在光外差测量中,信号光与本振光的光程差、探测器的相对位置、探测器光敏面相对于激光光斑的大小和聚焦透镜的焦距,对系统的外差效率都有重要影响。针对光学外差无损探伤应用,计算分析了这4个因素对外差效率的影响。对外差效率的数值计算表明:系统外差效率随着光程差的增大而降低,探测器位置不同,此下降趋势不同；探测器相对位置和探测器光敏面大小则具有最佳值；聚焦透镜对外差效率有很大的影响,其焦距只能在一个很窄的范围内选择,被测目标物体与测量系统中透镜的距离越近,此选择范围越窄。根据理论计算所设计的超声外差探伤系统,外差效率可达0.965。系统用于由脉冲激励超声工件的内部探伤,观察到距离1555 mm处钢管微小裂缝的超声反射信号。

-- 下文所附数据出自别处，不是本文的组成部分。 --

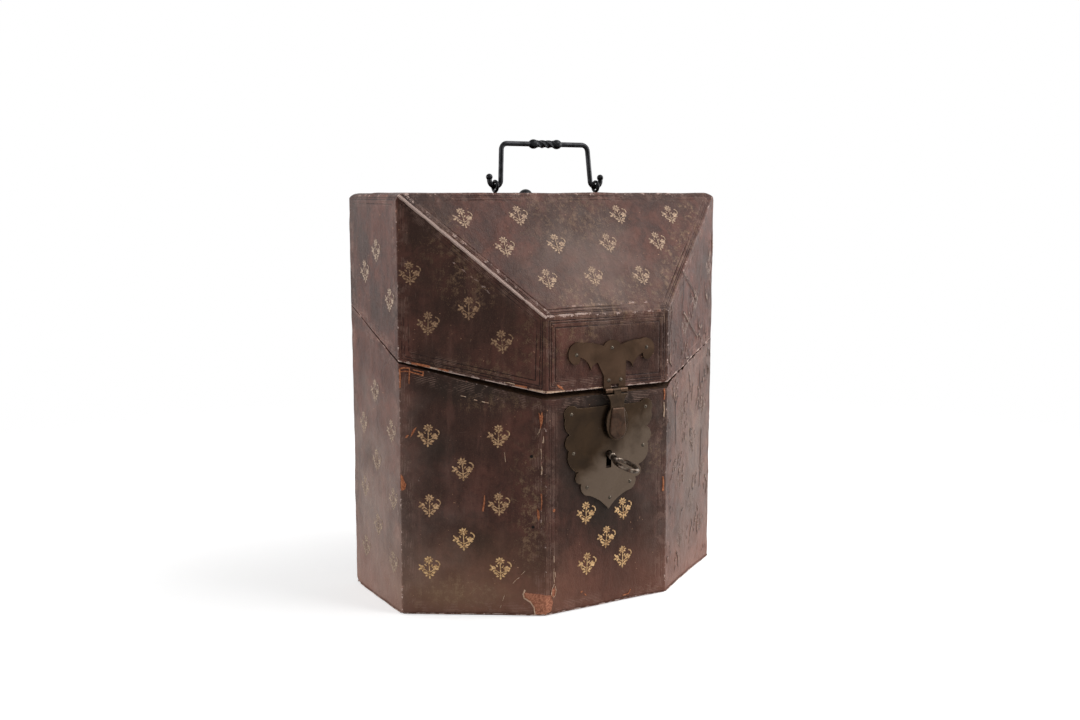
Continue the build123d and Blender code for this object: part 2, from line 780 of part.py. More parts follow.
# Lock case: an open pan behind the plate, with two ribs that guide the bolt
key_direction = Vector(0, -cos(radians(key_droop)), -sin(radians(key_droop)))
key_origin = Vector(0, front - plate / 2, keyhole_z)
nose_z = keyhole_z + (cover_y - box_wall / 2 - key_origin.Y) * tan(radians(key_droop))
guide_low = staple_z - bolt_height / 2 - 2 * bolt_fit
with BuildPart() as lock_case:
    with BuildSketch(Plane.XZ.offset(-front)):
        with Locations((0, (box_top + box_low) / 2)):
            Rectangle(2 * box_half_width, box_top - box_low)
            Rectangle(2 * (box_half_width - box_wall), box_top - box_low - 2 * box_wall, mode=Mode.SUBTRACT)
    extrude(amount=-(box_depth - box_wall))
    for x in (guide_left, guide_right):
        with BuildSketch(Plane.YZ.offset(x)):
            with Locations(((front + cover_in_y) / 2, (box_top + guide_low) / 2)):
                Rectangle(cover_in_y - front, box_top - guide_low)
            with Locations(((bolt_front_y + bolt_back_y) / 2, staple_z)):
                Rectangle(bolt_thick + bolt_fit, bolt_height + bolt_fit, mode=Mode.SUBTRACT)
        extrude(amount=guide_thick / 2, both=True)
finish(lock_case.part, "lock_case")

with BuildPart() as lock_cover:
    with BuildSketch(Plane.XZ.offset(-cover_y)):
        with Locations((0, (box_top + box_low) / 2)):
            Rectangle(2 * box_half_width, box_top - box_low)
        with Locations((0, nose_z)):
            Circle(nose_r + nose_play, mode=Mode.SUBTRACT)
    extrude(amount=box_wall)
finish(lock_cover.part, "lock_cover")

# Bolt, with a tail that reaches down towards the key, clear of the bit's sweep
bit_rise = (bit_depth + bit_length) * sin(radians(key_droop))
with BuildPart() as bolt:
    with BuildSketch(Plane.XZ.offset(-bolt_back_y)):
        with BuildLine():
            tail_low = keyhole_z + bit_reach + bit_rise + slide_fit
            bar_low, bar_top = staple_z - bolt_height / 2, staple_z + bolt_height / 2
            Polyline(
                (bolt_left, bar_low),
                (bolt_left, bar_top),
                (bolt_tip, bar_top),
                (bolt_tip, bar_low),
                (talon_x + talon_width / 2, bar_low),
                (talon_x + talon_width / 2, tail_low),
                (talon_x - talon_width / 2, tail_low),
                (talon_x - talon_width / 2, bar_low),
                close=True,
            )
        make_face()
    extrude(amount=bolt_thick)
finish(bolt.part, "bolt")

with BuildPart() as bolt_spring:
    spring_z = staple_z + bolt_height / 2 + 2 * bolt_fit
    spring_left, spring_right = -box_half_width + box_wall, guide_left - guide_thick / 2 - spring_gap
    with BuildSketch(Plane.XZ.offset(-bolt_back_y)):
        with BuildLine():
            Polyline(
                (spring_left, spring_z + spring_rise),
                (spring_left, spring_z + spring_rise + spring_thick),
                (spring_right, spring_z + spring_thick),
                (spring_right, spring_z),
                close=True,
            )
        make_face()
    extrude(amount=bolt_thick)
finish(bolt_spring.part, "bolt_spring")

def oval(middle, half_wide, half_long):
    """An oval of four tangent arcs about (0, middle), its end arcs tighter than its side arcs."""
    end_r = 0.7 * half_wide
    reach = half_long - end_r
    side_r = (half_wide**2 + reach**2 - end_r**2) / (2 * (half_wide - end_r))
    join_x = end_r * (side_r - half_wide) / (side_r - end_r)
    join_y = reach + end_r * reach / (side_r - end_r)
    for side in (-1, 1):
        start, end = (side * join_x, middle - side * join_y), (side * join_x, middle + side * join_y)
        ThreePointArc(start, (side * half_wide, middle), end)
        ThreePointArc(end, (0, middle + side * half_long), (-side * join_x, middle + side * join_y))


# Key, hanging a little in the worn keyhole, its oval bow turned level
key_up = Vector(0, -sin(radians(key_droop)), cos(radians(key_droop)))
key_across = Vector(1, 0, 0) * cos(radians(key_twist)) + key_up * sin(radians(key_twist))
key_plane = Plane(origin=key_origin, x_dir=key_across, z_dir=key_direction)
key_side = Plane(origin=key_origin, x_dir=key_plane.x_dir, z_dir=key_plane.y_dir * -1)
with BuildPart() as key:
    with BuildSketch(key_side) as key_profile:
        with BuildLine():
            Polyline(
                (0, -nose_length),
                (nose_r, -nose_length),
                (nose_r, -bit_depth - bit_length - 1),
                (shank_r, -bit_depth - bit_length - 1),
                (shank_r, collar_at),
                (collar_r, collar_at + 0.6),
                (collar_r, collar_at + 2.2),
                (shank_r, collar_at + 2.8),
                (shank_r * 0.8, bow_start + bow_r),
                (0, bow_start + bow_r),
                close=True,
            )
        make_face()
    revolve(axis=Axis(key_plane.origin, key_plane.z_dir))
    with BuildSketch(key_side.offset(-bit_thick / 2)):
        with Locations((-bit_reach / 2, -bit_depth - bit_length / 2)):
            Rectangle(bit_reach, bit_length)
    extrude(amount=bit_thick)
    with BuildLine(key_side) as bow_path:
        oval(bow_start + bow_length / 2, bow_width / 2 - bow_r, bow_length / 2 - bow_r)
    with BuildSketch(Plane(origin=bow_path.line @ 0, z_dir=bow_path.line % 0)):
        Circle(bow_r)
    sweep(path=bow_path.line)
finish(key.part, "key")
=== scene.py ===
"""Looks of the slant-lidded travelling case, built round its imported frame. Metres, in the CAD frame."""

import math
import random

import bmesh
import bpy
import numpy as np
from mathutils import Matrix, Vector
from mathutils.bvhtree import BVHTree


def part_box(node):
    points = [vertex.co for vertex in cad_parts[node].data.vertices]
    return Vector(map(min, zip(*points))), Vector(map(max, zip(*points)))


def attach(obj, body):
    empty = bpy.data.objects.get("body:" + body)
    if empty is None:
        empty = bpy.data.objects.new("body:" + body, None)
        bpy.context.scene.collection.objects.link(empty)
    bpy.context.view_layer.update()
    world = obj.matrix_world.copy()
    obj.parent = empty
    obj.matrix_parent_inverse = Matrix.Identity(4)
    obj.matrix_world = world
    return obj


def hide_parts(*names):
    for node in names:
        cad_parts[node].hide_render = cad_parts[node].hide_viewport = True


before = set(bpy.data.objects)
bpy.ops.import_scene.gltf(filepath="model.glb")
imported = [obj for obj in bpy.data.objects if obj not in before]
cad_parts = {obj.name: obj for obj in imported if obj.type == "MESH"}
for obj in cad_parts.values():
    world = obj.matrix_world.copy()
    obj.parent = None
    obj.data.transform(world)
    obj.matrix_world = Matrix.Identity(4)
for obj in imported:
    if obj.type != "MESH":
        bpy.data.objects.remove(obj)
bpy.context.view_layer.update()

MM = 0.001
rng = random.Random(11)


# Sizes read from the frame
def points_of(node):
    """The corners of a CAD node's mesh, as rows of x, y, z."""
    return np.array([v.co[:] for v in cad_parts[node].data.vertices])


TINY = 0.02 * MM
lid_points, case_points = points_of("lid_leather"), points_of("case_leather")
half_width, back, top = lid_points.max(0)
front = lid_points[:, 1].min()
ridge = lid_points[lid_points[:, 2] > top - TINY][:, 1].min()
lid_at_front = lid_points[lid_points[:, 1] < front + TINY]
case_at_front = case_points[case_points[:, 1] < front + TINY]
brow = lid_at_front[:, 2].max()
front_flat = lid_at_front[:, 0].max()
lid_rim_front, case_rim_front = lid_at_front[:, 2].min(), case_at_front[:, 2].max()
lid_rim_back = lid_points[lid_points[:, 1] > back - TINY][:, 2].min()
case_rim_back = case_points[:, 2].max()

CORNER_ROUND = 2.5 * MM
# The front's flat part ends where its corners' rounds begin, so its sharp corners lie a little further out
flat_turn = math.atan2(ridge - front, half_width - front_flat)
front_half = front_flat + CORNER_ROUND * math.tan(flat_turn / 2)
cant_angle = math.degrees(math.atan2(ridge - front, half_width - front_half))
FOOT_ROUND, HEEL_ROUND, ARRIS_ROUND = 2 * MM, 12 * MM, 2.2 * MM
CROWN_ROUNDS = {"left": 6.5 * MM, "right": 10 * MM, "back": 8 * MM}
LEATHER = 1.1 * MM


def rim_height(y, at_back, at_front):
    """Height of a rim that slopes evenly from the back face to the front face."""
    return at_front + (at_back - at_front) * (y - front) / (back - front)


# The plan's corners, clockwise from the back right when seen from above, and the names of its walls
PLAN = [(half_width, back), (half_width, ridge), (front_half, front)]
PLAN += [(-x, y) for x, y in reversed(PLAN)]
WALLS = ["right", "right_cant", "front", "left_cant", "left", "back"]


class Face:
    """A flat face of the case: its lower left corner seen from outside, and the ways along and up it."""

    def __init__(self, corner, along_to, up_to):
        self.corner = Vector(corner)
        self.along = (Vector(along_to) - self.corner).normalized()
        rise = Vector(up_to) - self.corner
        self.up = (rise - self.along * rise.dot(self.along)).normalized()
        self.normal = self.along.cross(self.up)

    def at(self, u, v, lift=0.0):
        """The point u along and v up the face, in millimetres."""
        return self.corner + (self.along * u + self.up * v + self.normal * lift) * MM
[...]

In optical heterodyne technique, optical path difference between the signal and local beams, the relative position of detector, ratio of the area of the photo-sensitive surface to the laser spot, and focal length of focused lens, have important effects on the heterodyne efficiency. The effects of these factors on the heterodyne efficiency for a nondestructive evaluation system employing optical heterodyne technique are analyzed in detail. The numerical calculations of heterodyne efficiency show that: 1) the efficiency is reduced as the optical path difference increases, 2) the relative position of detector and the area of the photo-sensitive surface for the detector have optimum values, and 3) focused lens in the optical system has crucial effects on the heterodyne efficiency, which leads to a narrow range of the focal length allowed. The heterodyne efficiency of the nondestructive evaluation system designed according to the theoretical calculations can be increased up to 0.965. The system is employed for interiorly nondestructive evaluation of work pieces in which ultrasonic is motivated by pulse. A ultrasonic signal reflected by a mini split within a steel pipe at a distance of 1555 mm is received with this heterodyne system.